The era of the graphics hack served as a critical proof of concept. It demonstrated that the commodity graphics card could function as a highly effective, low-cost engine for certain data-parallel machine-learning workloads. The hardware possessed the raw arithmetic capability and the memory bandwidth required to push beyond the CPU limits these papers described.
Yet, this period also proved that the software abstraction was entirely insufficient for the future of the field. Researchers had demonstrated that neural networks could be trained on a GPU, but they had to fight the architecture at every step to do so. Brook’s effort to compile stream programs into shader code stood as a vital abstraction bridge, proving that it was conceptually possible to hide the graphics plumbing from the programmer. Brook presented the GPU as a stream processor, arguing forcefully that the immense power of the hardware needed to be exposed through a more general programming system rather than raw graphics APIs. The hardware had been validated; the next essential step was dismantling the graphics disguise entirely.

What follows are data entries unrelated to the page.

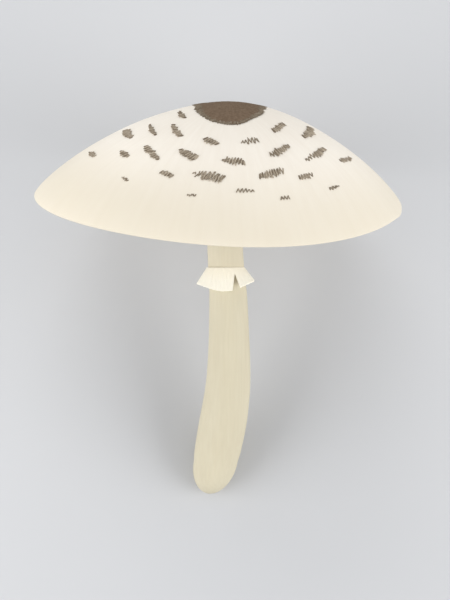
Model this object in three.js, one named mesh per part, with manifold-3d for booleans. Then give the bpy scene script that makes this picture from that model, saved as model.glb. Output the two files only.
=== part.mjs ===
// A parasol mushroom, picked and laid on its side: a broad cap with gills and scales, the dark skin of its
// crown, a stem with a swollen foot, and the loose ring round the stem.
//
// Millimetres, +Z up. The pieces are shaped in the mushroom's own frame, as it grows: +Z along the cap's axis
// with its origin at the level of the margin, -Y towards its front. The mushroom is then laid on its back, on
// the cap's margin and the foot of the stem, with the middle of its footprint at the origin.
import * as THREE from "three";
import { mergeVertices } from "three/addons/utils/BufferGeometryUtils.js";
import Module from "manifold-3d";

const wasm = await Module();
wasm.setup();
const { degToRad } = THREE.MathUtils;

// ---- Driving dimensions -------------------------------------------------------------------------------

// Cap: a bell-shaped dome, a little longer to its left, with a margin that rises and dips.
const CAP_RADIUS = 89.3;
const CAP_HEIGHT = 48.8;
const CAP_ROUNDNESS = 1.74;
const CAP_FULLNESS = 0.84;
const CAP_LOPSIDED = 0.064;
const CAP_TILT = 1.72;
const MARGIN_THICKNESS = 1.8;
// How far the margin rises and dips: all round, then in one wave round it, in two and in three.
const MARGIN_WAVES = [0.4, -0.92, 1.53, 0.7];
// How far the margin sags at its right-hand end, and where round the stem, in degrees from the right.
const SAG = 1.5;
const SAG_TURN = -10;
const SAG_SPREAD = 8;
const FLESH_AT_CROWN = 15;

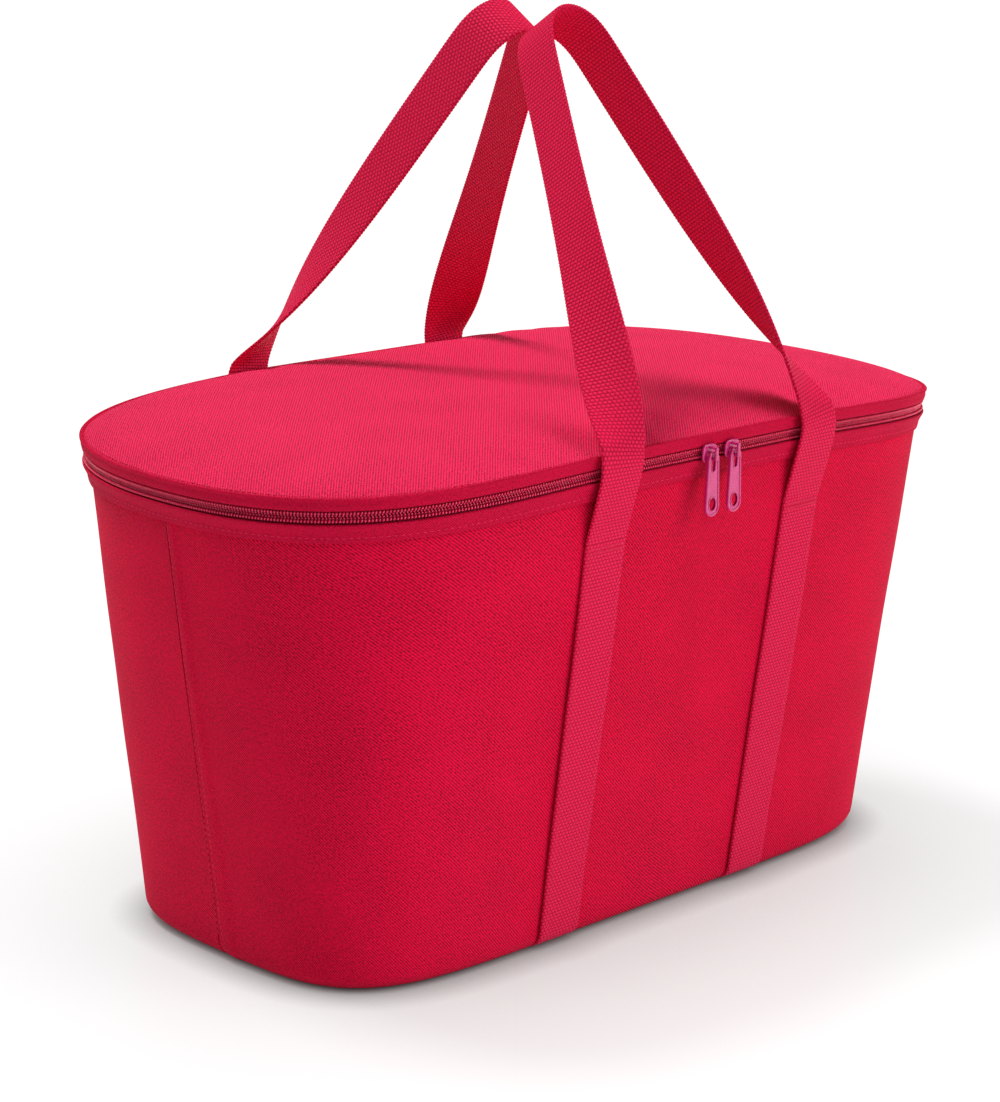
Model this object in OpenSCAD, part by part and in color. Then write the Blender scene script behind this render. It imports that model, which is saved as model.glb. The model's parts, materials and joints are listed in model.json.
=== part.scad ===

That is the historical hinge. The early GPU machine-learning papers did not show that graphics hardware by itself would create the next era of artificial intelligence, and they did not eliminate the need for better algorithms, larger datasets, or cleaner software. They showed something narrower and durable: the economics of consumer graphics had produced a parallel numerical engine that machine-learning researchers could already use, provided they were willing to speak in the strange dialect of textures and shaders. The proof was powerful precisely because the method was so uncomfortable. Once the performance was visible, the discomfort became impossible to ignore.